Record list ::

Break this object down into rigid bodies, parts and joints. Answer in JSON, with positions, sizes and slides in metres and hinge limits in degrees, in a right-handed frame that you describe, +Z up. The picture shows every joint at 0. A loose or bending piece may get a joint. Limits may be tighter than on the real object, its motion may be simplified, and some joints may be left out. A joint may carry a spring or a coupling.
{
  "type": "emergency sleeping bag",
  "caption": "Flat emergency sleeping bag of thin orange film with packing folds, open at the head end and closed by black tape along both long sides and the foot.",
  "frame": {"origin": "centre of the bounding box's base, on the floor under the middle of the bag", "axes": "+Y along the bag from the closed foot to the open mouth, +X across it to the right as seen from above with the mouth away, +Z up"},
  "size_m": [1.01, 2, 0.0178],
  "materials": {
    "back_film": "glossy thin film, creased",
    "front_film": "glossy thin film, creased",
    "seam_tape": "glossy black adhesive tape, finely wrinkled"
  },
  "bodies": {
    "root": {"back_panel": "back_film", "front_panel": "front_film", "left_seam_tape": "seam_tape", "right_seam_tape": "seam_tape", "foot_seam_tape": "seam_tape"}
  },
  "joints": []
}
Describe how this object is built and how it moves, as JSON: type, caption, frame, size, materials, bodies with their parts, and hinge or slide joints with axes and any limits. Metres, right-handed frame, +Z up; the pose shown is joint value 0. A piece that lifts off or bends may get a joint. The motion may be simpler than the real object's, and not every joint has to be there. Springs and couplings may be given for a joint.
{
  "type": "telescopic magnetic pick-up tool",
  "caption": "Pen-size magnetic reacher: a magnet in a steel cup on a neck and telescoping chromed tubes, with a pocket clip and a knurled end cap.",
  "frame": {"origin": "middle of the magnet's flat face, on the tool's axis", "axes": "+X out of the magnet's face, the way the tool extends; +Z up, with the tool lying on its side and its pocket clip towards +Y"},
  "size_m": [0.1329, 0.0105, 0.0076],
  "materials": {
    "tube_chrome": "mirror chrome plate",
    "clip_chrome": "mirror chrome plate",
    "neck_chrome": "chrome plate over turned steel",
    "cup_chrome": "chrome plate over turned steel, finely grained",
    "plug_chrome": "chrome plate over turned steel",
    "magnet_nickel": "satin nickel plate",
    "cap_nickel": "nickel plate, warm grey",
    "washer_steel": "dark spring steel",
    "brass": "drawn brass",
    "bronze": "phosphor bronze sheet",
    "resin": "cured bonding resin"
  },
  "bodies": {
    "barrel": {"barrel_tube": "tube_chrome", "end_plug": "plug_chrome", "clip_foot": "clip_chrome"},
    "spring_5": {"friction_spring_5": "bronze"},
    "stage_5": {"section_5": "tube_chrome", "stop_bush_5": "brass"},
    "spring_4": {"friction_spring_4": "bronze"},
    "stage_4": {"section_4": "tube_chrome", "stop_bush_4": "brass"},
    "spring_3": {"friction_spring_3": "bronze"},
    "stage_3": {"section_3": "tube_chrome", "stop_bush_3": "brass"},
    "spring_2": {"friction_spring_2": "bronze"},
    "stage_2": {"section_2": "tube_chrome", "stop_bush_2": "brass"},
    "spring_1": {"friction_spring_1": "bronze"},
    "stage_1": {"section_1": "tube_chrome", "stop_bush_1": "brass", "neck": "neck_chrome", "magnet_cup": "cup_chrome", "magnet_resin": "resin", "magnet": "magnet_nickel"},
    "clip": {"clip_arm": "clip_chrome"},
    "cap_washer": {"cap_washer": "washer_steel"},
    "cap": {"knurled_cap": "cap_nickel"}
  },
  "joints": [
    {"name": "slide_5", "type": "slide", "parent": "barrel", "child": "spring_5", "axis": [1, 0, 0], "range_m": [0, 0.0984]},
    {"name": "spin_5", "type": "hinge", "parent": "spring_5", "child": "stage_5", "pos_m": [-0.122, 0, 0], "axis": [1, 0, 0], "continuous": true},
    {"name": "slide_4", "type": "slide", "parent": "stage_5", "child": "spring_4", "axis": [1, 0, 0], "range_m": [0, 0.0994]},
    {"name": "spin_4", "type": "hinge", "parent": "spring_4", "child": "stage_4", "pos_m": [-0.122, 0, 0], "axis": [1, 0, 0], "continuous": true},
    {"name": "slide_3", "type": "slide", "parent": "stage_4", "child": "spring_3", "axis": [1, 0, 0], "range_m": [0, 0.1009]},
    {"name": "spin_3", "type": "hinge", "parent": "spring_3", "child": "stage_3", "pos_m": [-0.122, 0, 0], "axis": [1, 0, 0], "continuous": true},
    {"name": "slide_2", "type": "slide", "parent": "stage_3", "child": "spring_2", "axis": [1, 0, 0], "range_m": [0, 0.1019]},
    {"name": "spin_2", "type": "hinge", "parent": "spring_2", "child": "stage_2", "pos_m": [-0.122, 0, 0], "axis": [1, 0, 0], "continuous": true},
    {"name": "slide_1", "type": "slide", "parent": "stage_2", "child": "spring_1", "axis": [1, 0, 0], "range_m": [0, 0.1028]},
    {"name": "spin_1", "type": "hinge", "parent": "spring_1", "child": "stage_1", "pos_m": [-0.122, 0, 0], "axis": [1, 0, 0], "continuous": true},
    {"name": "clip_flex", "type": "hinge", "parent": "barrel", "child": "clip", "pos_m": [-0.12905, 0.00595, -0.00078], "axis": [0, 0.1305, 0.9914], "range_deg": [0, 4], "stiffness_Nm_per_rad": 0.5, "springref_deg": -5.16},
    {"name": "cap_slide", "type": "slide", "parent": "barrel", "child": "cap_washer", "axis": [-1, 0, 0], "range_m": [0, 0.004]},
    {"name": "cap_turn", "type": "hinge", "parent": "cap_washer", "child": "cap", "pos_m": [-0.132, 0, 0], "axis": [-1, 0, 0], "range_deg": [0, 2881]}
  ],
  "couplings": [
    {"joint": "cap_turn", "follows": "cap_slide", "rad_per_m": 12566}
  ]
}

Goal :: Copy the records above exactly as they appear.

Response to this task ::
Break this object down into rigid bodies, parts and joints. Answer in JSON, with positions, sizes and slides in metres and hinge limits in degrees, in a right-handed frame that you describe, +Z up. The picture shows every joint at 0. A loose or bending piece may get a joint. Limits may be tighter than on the real object, its motion may be simplified, and some joints may be left out. A joint may carry a spring or a coupling.
{
  "type": "emergency sleeping bag",
  "caption": "Flat emergency sleeping bag of thin orange film with packing folds, open at the head end and closed by black tape along both long sides and the foot.",
  "frame": {"origin": "centre of the bounding box's base, on the floor under the middle of the bag", "axes": "+Y along the bag from the closed foot to the open mouth, +X across it to the right as seen from above with the mouth away, +Z up"},
  "size_m": [1.01, 2, 0.0178],
  "materials": {
    "back_film": "glossy thin film, creased",
    "front_film": "glossy thin film, creased",
    "seam_tape": "glossy black adhesive tape, finely wrinkled"
  },
  "bodies": {
    "root": {"back_panel": "back_film", "front_panel": "front_film", "left_seam_tape": "seam_tape", "right_seam_tape": "seam_tape", "foot_seam_tape": "seam_tape"}
  },
  "joints": []
}
Describe how this object is built and how it moves, as JSON: type, caption, frame, size, materials, bodies with their parts, and hinge or slide joints with axes and any limits. Metres, right-handed frame, +Z up; the pose shown is joint value 0. A piece that lifts off or bends may get a joint. The motion may be simpler than the real object's, and not every joint has to be there. Springs and couplings may be given for a joint.
{
  "type": "telescopic magnetic pick-up tool",
  "caption": "Pen-size magnetic reacher: a magnet in a steel cup on a neck and telescoping chromed tubes, with a pocket clip and a knurled end cap.",
  "frame": {"origin": "middle of the magnet's flat face, on the tool's axis", "axes": "+X out of the magnet's face, the way the tool extends; +Z up, with the tool lying on its side and its pocket clip towards +Y"},
  "size_m": [0.1329, 0.0105, 0.0076],
  "materials": {
    "tube_chrome": "mirror chrome plate",
    "clip_chrome": "mirror chrome plate",
    "neck_chrome": "chrome plate over turned steel",
    "cup_chrome": "chrome plate over turned steel, finely grained",
    "plug_chrome": "chrome plate over turned steel",
    "magnet_nickel": "satin nickel plate",
    "cap_nickel": "nickel plate, warm grey",
    "washer_steel": "dark spring steel",
    "brass": "drawn brass",
    "bronze": "phosphor bronze sheet",
    "resin": "cured bonding resin"
  },
  "bodies": {
    "barrel": {"barrel_tube": "tube_chrome", "end_plug": "plug_chrome", "clip_foot": "clip_chrome"},
    "spring_5": {"friction_spring_5": "bronze"},
    "stage_5": {"section_5": "tube_chrome", "stop_bush_5": "brass"},
    "spring_4": {"friction_spring_4": "bronze"},
    "stage_4": {"section_4": "tube_chrome", "stop_bush_4": "brass"},
    "spring_3": {"friction_spring_3": "bronze"},
    "stage_3": {"section_3": "tube_chrome", "stop_bush_3": "brass"},
    "spring_2": {"friction_spring_2": "bronze"},
    "stage_2": {"section_2": "tube_chrome", "stop_bush_2": "brass"},
    "spring_1": {"friction_spring_1": "bronze"},
    "stage_1": {"section_1": "tube_chrome", "stop_bush_1": "brass", "neck": "neck_chrome", "magnet_cup": "cup_chrome", "magnet_resin": "resin", "magnet": "magnet_nickel"},
    "clip": {"clip_arm": "clip_chrome"},
    "cap_washer": {"cap_washer": "washer_steel"},
    "cap": {"knurled_cap": "cap_nickel"}
  },
  "joints": [
    {"name": "slide_5", "type": "slide", "parent": "barrel", "child": "spring_5", "axis": [1, 0, 0], "range_m": [0, 0.0984]},
    {"name": "spin_5", "type": "hinge", "parent": "spring_5", "child": "stage_5", "pos_m": [-0.122, 0, 0], "axis": [1, 0, 0], "continuous": true},
    {"name": "slide_4", "type": "slide", "parent": "stage_5", "child": "spring_4", "axis": [1, 0, 0], "range_m": [0, 0.0994]},
    {"name": "spin_4", "type": "hinge", "parent": "spring_4", "child": "stage_4", "pos_m": [-0.122, 0, 0], "axis": [1, 0, 0], "continuous": true},
    {"name": "slide_3", "type": "slide", "parent": "stage_4", "child": "spring_3", "axis": [1, 0, 0], "range_m": [0, 0.1009]},
    {"name": "spin_3", "type": "hinge", "parent": "spring_3", "child": "stage_3", "pos_m": [-0.122, 0, 0], "axis": [1, 0, 0], "continuous": true},
    {"name": "slide_2", "type": "slide", "parent": "stage_3", "child": "spring_2", "axis": [1, 0, 0], "range_m": [0, 0.1019]},
    {"name": "spin_2", "type": "hinge", "parent": "spring_2", "child": "stage_2", "pos_m": [-0.122, 0, 0], "axis": [1, 0, 0], "continuous": true},
    {"name": "slide_1", "type": "slide", "parent": "stage_2", "child": "spring_1", "axis": [1, 0, 0], "range_m": [0, 0.1028]},
    {"name": "spin_1", "type": "hinge", "parent": "spring_1", "child": "stage_1", "pos_m": [-0.122, 0, 0], "axis": [1, 0, 0], "continuous": true},
    {"name": "clip_flex", "type": "hinge", "parent": "barrel", "child": "clip", "pos_m": [-0.12905, 0.00595, -0.00078], "axis": [0, 0.1305, 0.9914], "range_deg": [0, 4], "stiffness_Nm_per_rad": 0.5, "springref_deg": -5.16},
    {"name": "cap_slide", "type": "slide", "parent": "barrel", "child": "cap_washer", "axis": [-1, 0, 0], "range_m": [0, 0.004]},
    {"name": "cap_turn", "type": "hinge", "parent": "cap_washer", "child": "cap", "pos_m": [-0.132, 0, 0], "axis": [-1, 0, 0], "range_deg": [0, 2881]}
  ],
  "couplings": [
    {"joint": "cap_turn", "follows": "cap_slide", "rad_per_m": 12566}
  ]
}